MIDWAY ATOLL (Reuters) - President Barack Obama snorkelled on Thursday in the electric-blue water off Midway Atoll, a remote coral reef that serves as a reminder of both modern global climate challenges and the United State's dominance in the Pacific since its World War Two victory there.

The journey was aimed at sending a message about the need to protect vulnerable species and spaces from the ravages of climate change.

But it was also timed as Obama makes his way to meet Chinese President Xi Jinping and other world leaders in his last visit to Asia, having sought to refocus U.S. defence and trade policy on the region.

"It's a signal, it's a message saying the United States is committed to staying in the Pacific, and not sort of backing away," said naval historian Tom Hone, who has studied the Battle of Midway.

Zipping around the island in an 18-golf-cart motorcade filled with Secret Service, aides and camera crews, Obama stopped to see several endangered green sea turtles lazily paddle in to bask on the white sand beach.

"When I grew up, we'd see these turtles all the time.

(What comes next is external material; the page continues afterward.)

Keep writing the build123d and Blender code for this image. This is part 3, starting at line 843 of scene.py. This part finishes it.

You almost never see them beaching like this, just basking in the sun," said Obama, who grew up in Hawaii, more than 1,100 nautical miles to the southeast.

Obama, whose presidency comes to an end in five months, has tried to use his time in office to make Americans more passionate about climate change.

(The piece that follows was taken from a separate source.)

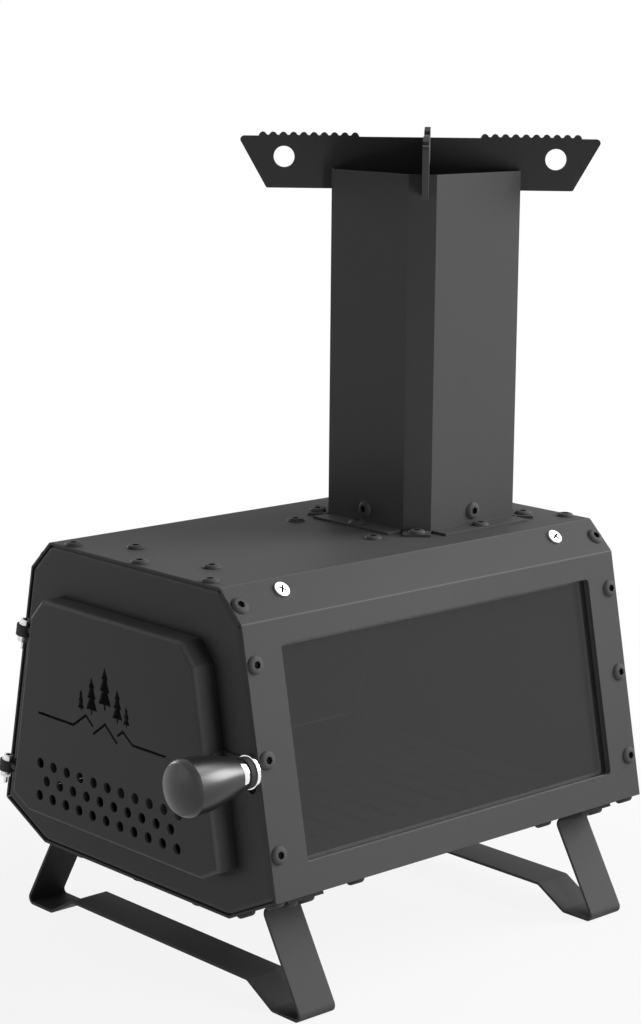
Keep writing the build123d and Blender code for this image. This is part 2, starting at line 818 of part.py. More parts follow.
# Latch bracket: a plate behind the knob, folded onto the door's right wall
bracket_front = front - bracket_stand - bracket_sheet
right_wall_x = door_x + side_at(door_corners, knob_z)
door_right_wall = Plane(
    origin=(right_wall_x, door_front, knob_z), x_dir=(0, 1, 0), z_dir=(-wall_rise, 0, wall_run)
)
with BuildPart() as latch_bracket:
    with BuildSketch(across(bracket_front)):
        with Locations((knob_x, knob_z)):
            Circle(bracket_half)
        with Locations(((knob_x + right_wall_x - bracket_half) / 2, knob_z)):
            Rectangle(knob_x - right_wall_x + bracket_half, 2 * bracket_half)
        with Locations((knob_x, knob_z)):
            Circle(shaft_radius + shaft_clearance, mode=Mode.SUBTRACT)
    extrude(amount=-bracket_sheet)
    split(bisect_by=door_right_wall, keep=Keep.TOP)
    with BuildSketch(door_right_wall):
        with Locations((bracket_front - door_front + bracket_sheet - bracket_tab / 2, 0)):
            Rectangle(bracket_tab, 2 * bracket_half)
    extrude(amount=bracket_sheet)
latch_bracket.part.label = "latch_bracket"
finished.append(latch_bracket.part)

# Knob stack on its shaft, from the bracket outwards
stack_y = bracket_front - washer_gap
for name, radius, thickness in (
    ("knob_washer", washer_radius, washer_thickness),
    ("knob_spacer", spacer_radius, spacer_thickness),
    ("knob_collar", collar_radius, collar_thickness),
):
    with BuildPart() as stacked_ring:
        with BuildSketch(across(stack_y)):
            with Locations((knob_x, knob_z)):
                Circle(radius)
                Circle(shaft_radius + knob_fit, mode=Mode.SUBTRACT)
        extrude(amount=thickness)
    stacked_ring.part.label = name
    finished.append(stacked_ring.part)
    stack_y -= thickness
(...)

Less than 5 percent of American voters say the environment is the most important issue facing the country, according to Reuters/Ipsos polling between July 24 and Aug. 21, and 35 percent say climate change will not affect the way they vote in the Nov. 8 election to pick Obama's successor.

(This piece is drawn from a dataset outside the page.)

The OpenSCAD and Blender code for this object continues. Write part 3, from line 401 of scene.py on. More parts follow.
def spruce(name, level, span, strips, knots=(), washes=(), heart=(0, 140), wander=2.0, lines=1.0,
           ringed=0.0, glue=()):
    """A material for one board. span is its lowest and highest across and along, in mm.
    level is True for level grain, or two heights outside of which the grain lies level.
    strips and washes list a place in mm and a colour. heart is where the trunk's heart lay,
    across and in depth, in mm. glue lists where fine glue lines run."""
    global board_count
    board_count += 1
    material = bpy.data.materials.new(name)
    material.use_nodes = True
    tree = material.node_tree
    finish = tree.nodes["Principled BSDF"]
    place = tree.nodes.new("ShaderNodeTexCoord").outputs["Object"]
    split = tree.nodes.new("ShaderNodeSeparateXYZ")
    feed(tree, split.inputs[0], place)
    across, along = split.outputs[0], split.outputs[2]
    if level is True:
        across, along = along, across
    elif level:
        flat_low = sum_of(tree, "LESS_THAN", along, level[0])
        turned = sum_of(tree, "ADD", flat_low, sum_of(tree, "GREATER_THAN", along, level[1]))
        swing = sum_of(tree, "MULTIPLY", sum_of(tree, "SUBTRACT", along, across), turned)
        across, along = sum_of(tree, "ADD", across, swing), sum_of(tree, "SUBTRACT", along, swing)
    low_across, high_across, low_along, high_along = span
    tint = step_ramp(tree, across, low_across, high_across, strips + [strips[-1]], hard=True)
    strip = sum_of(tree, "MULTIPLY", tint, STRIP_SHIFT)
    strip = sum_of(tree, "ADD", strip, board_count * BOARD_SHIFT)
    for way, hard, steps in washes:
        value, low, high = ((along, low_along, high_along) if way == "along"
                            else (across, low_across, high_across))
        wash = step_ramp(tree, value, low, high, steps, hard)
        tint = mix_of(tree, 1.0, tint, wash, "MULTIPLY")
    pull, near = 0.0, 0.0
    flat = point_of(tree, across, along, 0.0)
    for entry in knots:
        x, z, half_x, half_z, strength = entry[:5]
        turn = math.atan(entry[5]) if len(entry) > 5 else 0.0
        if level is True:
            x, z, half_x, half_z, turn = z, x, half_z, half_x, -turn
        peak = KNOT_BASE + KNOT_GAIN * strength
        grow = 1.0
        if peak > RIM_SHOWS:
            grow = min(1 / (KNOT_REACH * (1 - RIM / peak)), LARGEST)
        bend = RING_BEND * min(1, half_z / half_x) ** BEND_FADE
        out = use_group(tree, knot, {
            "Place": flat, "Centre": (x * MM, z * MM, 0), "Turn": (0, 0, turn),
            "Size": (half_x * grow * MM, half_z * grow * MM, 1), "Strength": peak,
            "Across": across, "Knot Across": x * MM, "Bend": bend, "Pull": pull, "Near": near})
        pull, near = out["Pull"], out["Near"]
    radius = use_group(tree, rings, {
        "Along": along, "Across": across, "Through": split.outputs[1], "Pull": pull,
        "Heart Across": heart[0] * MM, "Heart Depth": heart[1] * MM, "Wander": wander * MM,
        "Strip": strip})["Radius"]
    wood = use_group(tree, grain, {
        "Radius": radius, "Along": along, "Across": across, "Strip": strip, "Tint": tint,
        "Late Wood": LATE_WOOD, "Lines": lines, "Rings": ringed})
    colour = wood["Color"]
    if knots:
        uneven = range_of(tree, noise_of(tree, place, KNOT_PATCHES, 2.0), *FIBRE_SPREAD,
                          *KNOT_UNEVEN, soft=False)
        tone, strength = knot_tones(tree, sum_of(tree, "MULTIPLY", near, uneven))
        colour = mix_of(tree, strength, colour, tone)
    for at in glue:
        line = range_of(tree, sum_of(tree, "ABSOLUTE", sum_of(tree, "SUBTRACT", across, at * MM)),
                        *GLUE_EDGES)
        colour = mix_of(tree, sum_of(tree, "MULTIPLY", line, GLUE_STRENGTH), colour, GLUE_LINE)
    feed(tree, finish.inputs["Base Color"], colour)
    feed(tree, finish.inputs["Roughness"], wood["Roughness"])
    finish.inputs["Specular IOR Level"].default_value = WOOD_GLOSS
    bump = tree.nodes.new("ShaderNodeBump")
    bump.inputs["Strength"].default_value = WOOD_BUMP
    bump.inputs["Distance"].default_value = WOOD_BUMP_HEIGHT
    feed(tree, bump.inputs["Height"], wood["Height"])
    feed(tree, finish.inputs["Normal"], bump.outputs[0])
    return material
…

The island visit bookends Obama's trip last year to Alaska, where he hiked on a shrinking glacier.

"These aren't 'photo ops' - I think these are real opportunities to help the American people understand," said Carol Browner, a former head of the Environmental Protection Agency who advised Obama on climate issues in his first term.

"He can get a level of attention that nobody else can get," Browner said.

Last week, Obama quadrupled the size of Papahānaumokuākea Marine National Monument to create the world's largest marine monument, protecting the area off the coast of Hawaii from commercial fishing and drilling.

"This is going to be a precious resource for generations to come," said Obama, his dress shirt undone an extra button in the sauna-like heat.

"This is hallowed ground," he said near a beach where young soldiers hunkered down under pillboxes, awaiting Japanese fighter planes during the World War Two Battle of Midway, one of the most-studied battles in military history.

"Had it not been for the courage and the bravery of those airmen, we might have not seen the tide turn in the battle of the Pacific," he said.

In June 1942, U.S. forces, tipped by code-breakers that the Japanese navy was planning an attack, sank four Japanese aircraft carriers and a heavy cruiser in a giant air and sea battle.

Obama's golf cart motorcade bumped over a tarmac pock-marked by shrapnel from the battle, passing old hangars and a "bone yard" of scrap metal, old office chairs, and broken appliances.

Massive bags held some of the 20 tons of plastic ocean garbage that land on the island each year, 5 tons of which come from the bellies of albatrosses, which feed the plastic to their young, often fatally.

Curious tern fledglings checked out his entourage, which tripled the island's average population of about 35 humans.

"Watch the burrow!" called Miel Corbett, a Fish and Wildlife Services spokeswoman, as a visitor narrowly avoided stomping the underground home of the bonin petrel. About a million of the birds swoop out of their nests each night at dusk.

Vestiges of the island's former life as a large naval base remain, although many have fallen into decay. Visitors have not been allowed since 2012 because of tight budgets. Reporters wrote their stories in a still-working 1970s bowling alley, just down the way from barber shop.